Euclidean geometry is commonly split up into plane geometry, which is concerned with figures and constructions in two or less dimensions (such as the polygon, circle, ellipse, curve, line, and point), and solid or three-dimensional geometry, which deals with three-dimensional figures (such as the polyhedron, sphere, and ellipsoid).

 


Euclidean space

Euclidean space is any n-dimensional mathematical space that is a generalization of the familiar two- and three-dimensional spaces described by the axioms of Euclidean geometry. The term "n-dimensional Euclidean space" (where n is any positive whole number) is usually abbreviated to "Euclidean n-space", or even just "n-space". Formally, Euclidean n-space is the set Rn (where R is the set of real numbers) together with the distance function, which is obtained by defining the distance between two points (x1, ..., xn) and (y1, ...,yn) to be the square root of (sigma) (xi - yi)2, where the sum is over i = 1, ..., n. This distance function is based on Pythagoras' theorem and is called the Euclidean metric.

 


Non-Euclidean geometry

 

Main article.

 

To Euclid, the axioms were obvious: in no need of explanation. Today, we no longer feel bound to be as sure as he was. For instance, he took it that if two straight lines cutting a third interior angles (angles on the same side) amounting to less than two right angles, then those two lines will eventually meet. This means that through any point outside a line there is one, and only one, line that will not meet the first: what is called a line 'parallel' to it. This for Euclid was an axiom. We no longer hold this to be obvious. For 200 years now mathematics have tried to derive the parallel axiom from other assumptions of Euclidean geometry, but in vain. If we simply drop the parallel axiom, we can build up other systems of geometrical theorems which hang together just as well. Such systems are called 'non-Euclidean', and they have become very important in modern science. Einstein's general theory of relativity makes use of one of these non-Euclidian geometries.

 

As far back as the 6th century BC Pythagoras had discovered that the diagonal of a square could not be measured as an ordinary proportion of the side of a square.
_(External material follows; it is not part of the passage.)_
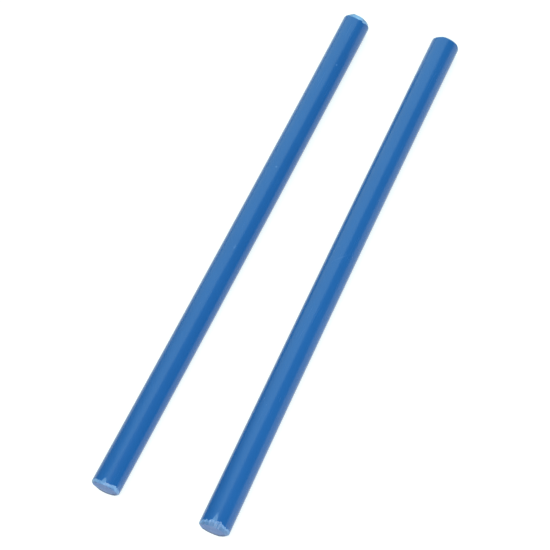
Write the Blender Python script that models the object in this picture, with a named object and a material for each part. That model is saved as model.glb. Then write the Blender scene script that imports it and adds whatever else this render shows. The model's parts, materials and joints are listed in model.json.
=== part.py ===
"""A pair of focus training sticks: two plain, solid, round bars of blue plastic, lying side by side.

Units are metres. +Z is up and +Y runs from the near ends of the sticks to their far ends. The origin is on
the surface that the sticks lie on, below the middle of the pair.
"""
from math import asin, cos, pi, radians

import bmesh
import bpy
from mathutils import Matrix

STICK_LENGTH = 0.610
STICK_DIAMETER = 0.030
RIM_CHAMFER = 0.0025     # length and depth of the 45 degree chamfer around each end
LEFT_BOW = 0.0008        # how far the middle of the left stick stands off the line through its ends
RIGHT_BOW = 0.0012       # the same for the right stick
NEAR_GAP = 0.0931        # clear space between the two sticks at their near ends
FAR_GAP = 0.0793         # clear space between them at their far ends

SIDES = 64               # flats around a stick, a multiple of four, so that it lies on one of them
BOW_CUTS = 11            # rings of edges along a stick, where the bow bends it
SMOOTH_ANGLE = radians(30)

STICK_RADIUS = STICK_DIAMETER / 2
AXIS_HEIGHT = STICK_RADIUS * cos(pi / SIDES)
NEAR_SPACING = NEAR_GAP + STICK_DIAMETER
FAR_SPACING = FAR_GAP + STICK_DIAMETER
MIDDLE_SPACING = (NEAR_SPACING + FAR_SPACING) / 2
TURN_IN = asin((NEAR_SPACING - FAR_SPACING) / 2 / STICK_LENGTH)

PLASTIC_BLUE = (0.032, 0.160, 0.460, 1.0)
PLASTIC_ROUGHNESS = 0.36


def clear_scene():
    for item in list(bpy.context.scene.objects):
        bpy.data.objects.remove(item, do_unlink=True)


def blue_plastic(name):
    material = bpy.data.materials.new(name)
    material.use_nodes = True
    shader = material.node_tree.nodes["Principled BSDF"]
    shader.inputs["Base Color"].default_value = PLASTIC_BLUE
    shader.inputs["Roughness"].default_value = PLASTIC_ROUGHNESS
    shader.inputs["Metallic"].default_value = 0.0
    return material


def chamfer_rims(bar):
    rims = [edge for edge in bar.edges if edge.verts[0].co.z == edge.verts[1].co.z]
    bmesh.ops.bevel(bar, geom=rims, offset=RIM_CHAMFER, offset_type="OFFSET", affect="EDGES",
                    segments=1, profile=0.5, material=-1)


def cut_along_length(bar):
    flats = [edge for edge in bar.edges if edge.calc_length() > STICK_LENGTH / 2]
    bmesh.ops.subdivide_edges(bar, edges=flats, cuts=BOW_CUTS)


def bend(bar, bow):
    """Bend a bar that lies along Y, so that its middle moves to +X by the bow and its ends stay put."""
    for vert in bar.verts:
        along = vert.co.y / (STICK_LENGTH / 2)
        vert.co.x += bow * (1 - along ** 2)


def stick_mesh(name, bow):
    """A stick about its own middle, lying along Y with one of its flats at the bottom."""
    bar = bmesh.new()
    bmesh.ops.create_cone(bar, cap_ends=True, segments=SIDES, radius1=STICK_RADIUS, radius2=STICK_RADIUS,
                          depth=STICK_LENGTH)
    chamfer_rims(bar)
    cut_along_length(bar)
    flat_down = Matrix.Rotation(pi / SIDES, 4, "Z")
    lay_down = Matrix.Rotation(-pi / 2, 4, "X")
    bmesh.ops.transform(bar, matrix=lay_down @ flat_down, verts=bar.verts)
    bend(bar, bow)
    mesh = bpy.data.meshes.new(name)
    bar.to_mesh(mesh)
    bar.free()
    mesh.shade_smooth()
    mesh.set_sharp_from_angle(angle=SMOOTH_ANGLE)
    return mesh


def add_stick(name, side, bow):
    """Place a stick: side is -1 on the left and +1 on the right, and its bow points to the other stick."""
    mesh = stick_mesh(name, -side * bow)
    mesh.materials.append(blue_plastic(name + "_plastic"))
    stick = bpy.data.objects.new(name, mesh)
    stick.location = (side * MIDDLE_SPACING / 2, 0, AXIS_HEIGHT)
    stick.rotation_euler = (0, 0, side * TURN_IN)
    bpy.context.scene.collection.objects.link(stick)
    return stick


clear_scene()
add_stick("left_stick", -1, LEFT_BOW)
add_stick("right_stick", +1, RIGHT_BOW)
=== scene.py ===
"""The looks of a pair of focus training sticks: two solid bars of blue plastic with hand trimmed ends.

Each stick is turned from a fine profile, then trimmed, dented and bowed, and it stands for its CAD node.
All sizes are in metres unless a comment says otherwise. A stick is first made about its own middle, with
its axis along Y, and every vertex keeps that place in the attribute "own_place", which the plastic's
patterns follow. Directions around a stick are angles, 0 towards +X and a quarter turn up.
"""
import json
from math import atan2, cos, exp, pi, radians, sin

import bmesh
import bpy
from mathutils import Matrix, Vector, noise


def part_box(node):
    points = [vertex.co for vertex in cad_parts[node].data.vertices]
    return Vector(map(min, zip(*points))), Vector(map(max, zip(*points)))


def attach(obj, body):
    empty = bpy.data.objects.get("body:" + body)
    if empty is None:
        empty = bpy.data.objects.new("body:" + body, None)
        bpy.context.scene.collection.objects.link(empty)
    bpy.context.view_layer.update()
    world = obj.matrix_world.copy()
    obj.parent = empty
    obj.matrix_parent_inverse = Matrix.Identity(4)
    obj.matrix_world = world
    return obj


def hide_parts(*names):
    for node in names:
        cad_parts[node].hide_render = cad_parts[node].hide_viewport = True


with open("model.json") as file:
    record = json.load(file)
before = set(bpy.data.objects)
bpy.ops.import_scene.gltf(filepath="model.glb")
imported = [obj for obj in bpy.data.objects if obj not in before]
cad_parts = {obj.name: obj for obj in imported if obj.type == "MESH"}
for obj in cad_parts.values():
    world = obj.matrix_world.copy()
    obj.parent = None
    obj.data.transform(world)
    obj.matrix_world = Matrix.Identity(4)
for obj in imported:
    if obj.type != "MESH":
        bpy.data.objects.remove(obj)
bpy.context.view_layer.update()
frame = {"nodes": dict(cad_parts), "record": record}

mounts = {mount["name"]: mount for mount in frame["record"]["mounts"]}
stick_radius = (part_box("left_stick")[1].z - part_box("left_stick")[0].z) / 2

# ---------------------------------------------------------------------------------- sizes

MM = 0.001
TINY = 1e-6                 # places closer together than this count as the same

AROUND = 192                # steps around a stick
END_ZONE = 15.0 * MM        # stretch at each end that has fine rings, because the trimming lies in it
END_STEP = 0.25 * MM
BODY_STEP = 5.0 * MM
MARK_STEP = 0.4 * MM
FACE_STEP = 0.55 * MM       # distance between the rings of an end face
SHARP_ANGLE = radians(38)   # corners sharper than this are shaded as edges

PLUMP = 0.2 * MM            # how much thicker than nominal the extruded bar is, in radius
BOW_GAIN = 1.15             # how many times as far as nominal it is bowed
SWELL_ZONE = 220.0 * MM     # how far back along the stick the thickening at an end reaches
SKIN_WAVES = ((0.035 * MM, 45, 11), (0.02 * MM, 130, 26))   # (height, waves per metre across, and along)

TRIM_SPREAD = 0.40          # how far a trim reaches around the stick, in radians
RIM_WAVES = ((0.6, 1.6), (0.5, 4.0))        # (height, waves around) of a rim's slow unevenness
RIM_CHATTER = ((0.45, 10.0), (0.3, 22.0))   # the same for the chatter of the knife
DEPTH_WAVES = 0.5           # how much of the slow unevenness goes into the depth of the cut
DEPTH_CHATTER = 0.35        # how much of the chatter does
EDGE_BLEND = 0.2 * MM       # how softly a cut meets the skin
SHAVE_BLEND = EDGE_BLEND / 4
SHAVE_LIMIT = 0.5           # cosine of the furthest angle at which a flat shave can cut
WHITENING_DEPTH = 0.05      # depth from which a cut is fully pale, in millimetres

BURR_ZONE = 1.5 * MM        # how far a burr reaches back along the stick
BURR_FADE = 12              # power by which a burr dies away towards the middle of the face
FACE_HOLLOW = 0.06 * MM     # how far a sawn face is from flat
FACE_WAVES = 160            # waves of that hollow per metre
HOLLOW_FADE = 6             # power by which it dies away towards the rim

MARK_REACH = 2.5            # how many times its own length a mark is followed out to
SEED_STEP = 7.31            # how far apart the noise of two ends lies
LAYER_STEP = 3.7            # how far apart two layers of it lie


# ---------------------------------------------------------------------------------- shapes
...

He called the diagonal 'unmeasurable', which the Romans translated into 'irrational', the word we use today. These irrational numbers were a great blow to the mathematicians of that time, because they had wrongly thought that all lengths could be measured as proportions that could be stated in whole numbers. However, they worked out a method of using whole numbers to get closer and closer to these measurements. But on the whole their methods for finding proportions were geometrical: Euclid's 'Elements' deal with them at length. They also deal with arithmetic, and provide proofs for some of the basic elementary theorems about numbers. Especially famous is a proof about prime numbers (those numbers that have no factors): Euclid showed that, however big a prime number might be, there are always still bigger ones.

 

Euclid also wrote on other subjects besides mathematics. Many of his books are lost, but his texts on optics and music have survived.

 

Two anecdotes about Euclid have come down to us. They show what kind of man and teacher he was. When, according to the Greek philosopher Proclus, the Egyptian ruler Ptolemy asked if there was a shorter way to the study of geometry than the Elements, Euclid replied: "There is no royal road to geometry." Euclid once heard one of his students ask what gain would come from studying geometry. The teacher promptly called a slave and told him to give the pupil a small coin, "since he must needs make gain from all he learns."